As for the trust itself which owned the stock, as distinguished from the trust beneficiary, the declarations by corporations of dividends prior to the date of the decedent’s death created a debt owing from the corporations to the trust at the date of decedent’s death. See Helvering v. McGlue's Estate, 119 Fed. (2d) 167, 171, in which the court stated the rule in the State of New York as set forth in Ford v. Snook, 205 App. Div. 194; 199 N. Y. S. 632, to be that the declaration creates a debt in favor of the stockholder against the corporation. The claim of the trustee for the declared dividends constituted an asset of the trust at the date of the decedent’s death, and must be taken into account in valuing the life estate.

For the above reasons, respondent’s determination of the value of the life estate, which takes into account the dividends in question, is sustained. The value of the principal of the trust at the date of death was $208,519.91, and the value of the life estate was $113,347.97.

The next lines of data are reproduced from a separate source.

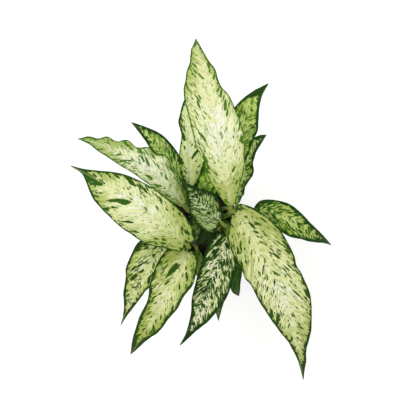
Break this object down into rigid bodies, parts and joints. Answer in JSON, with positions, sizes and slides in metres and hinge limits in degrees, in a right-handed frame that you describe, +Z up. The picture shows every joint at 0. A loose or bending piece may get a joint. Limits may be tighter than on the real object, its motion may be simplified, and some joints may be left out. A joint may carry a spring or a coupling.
{
  "type": "potted dieffenbachia",
  "caption": "Variegated dieffenbachia with cream and green lance-shaped leaves on arching stalks, growing from canes in a plain tapered clay pot",
  "frame": {"origin": "centre of the pot's foot, on the surface that the pot stands on", "axes": "+Z up; +X to the right and +Y to the back as the plant is seen from the front, so the longest leaf points to +Y"},
  "size_m": [0.3459, 0.4511, 0.3622],
  "materials": {
    "clay": "matte",
    "potting_mix": "matte",
    "stalk": "satin",
    "pale_blade": "satin",
    "mottled_blade": "satin",
    "dark_blade": "satin"
  },
  "bodies": {
    "root": {"pot": "clay", "soil": "potting_mix", "stem_right": "stalk", "stem_front": "stalk", "stem_back": "stalk", "leaf_back_main": "pale_blade", "leaf_back_pale": "pale_blade", "leaf_back_dark": "mottled_blade", "leaf_back_small": "mottled_blade", "leaf_left_dark": "mottled_blade", "leaf_left_wavy": "pale_blade", "leaf_left_main": "pale_blade", "leaf_front_low": "pale_blade", "leaf_front_left": "pale_blade", "leaf_front_streaked": "mottled_blade", "leaf_front_plain": "dark_blade", "leaf_front_lowest": "dark_blade", "leaf_right_main": "pale_blade", "leaf_right_dark": "mottled_blade", "leaf_young": "mottled_blade", "leaf_first": "dark_blade", "leaf_middle_dark": "dark_blade", "leaf_front_narrow": "mottled_blade"}
  },
  "joints": []
}
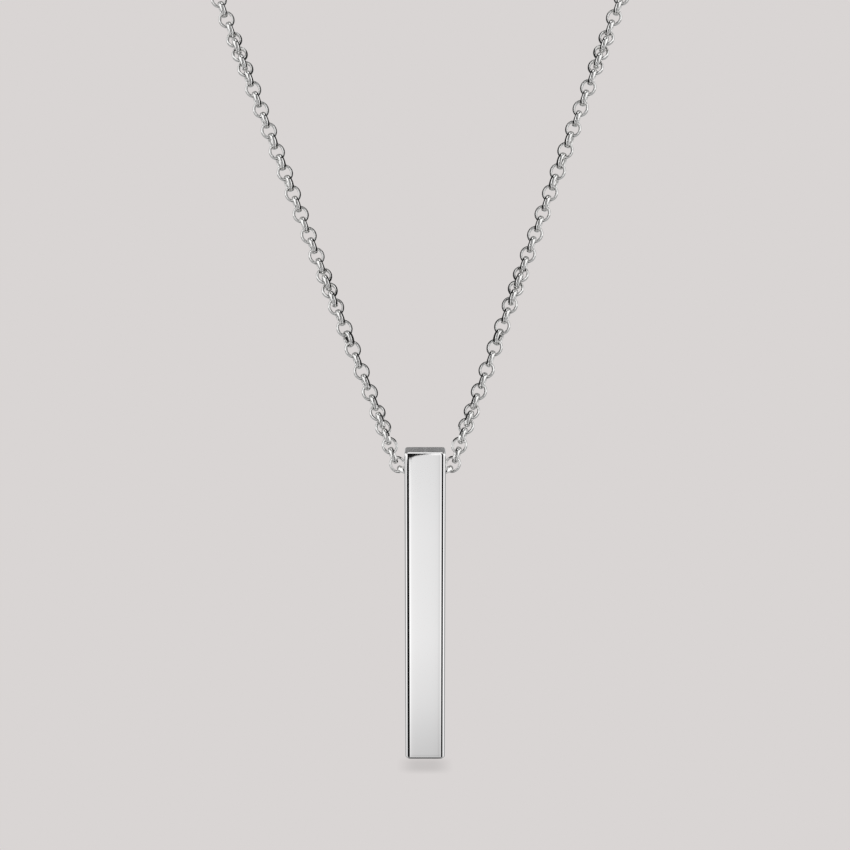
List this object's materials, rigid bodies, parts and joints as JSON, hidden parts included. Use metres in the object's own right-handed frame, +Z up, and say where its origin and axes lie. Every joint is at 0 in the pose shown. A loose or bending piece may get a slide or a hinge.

Decision will be entered under Rule SO.

The first paragraph of the trust provided, in part, as follows :

“Upon the death of the Settlor’s wife, or it she shall cease to be his wife, upon the happening of that event, the trust estate shall be disposed of as follows:
“If the Settlor’s daughter shall be living, upon the happening of that event, the Trustee shall hold and administer the trust estate during her life, shall collect the profits and income and pay the net income to the Settlor as long as he shall live, unless the trust shall sooner terminate by reason of the death of the Settlor’s daughter. If the Settlor’s daughter shall not be living upon the death of the Settlor’s wife or upon her ceasing to be his wife, or If she shall be then living but shall die during the life of the Settlor, then upon the death of the Settlor’s wife, or upon her ceasing to be his wife, or upon the death of the Settlor’s daughter, as the case may be, the net principal of the trust estate shall be paid to the Settlor and the trust shall terminate.”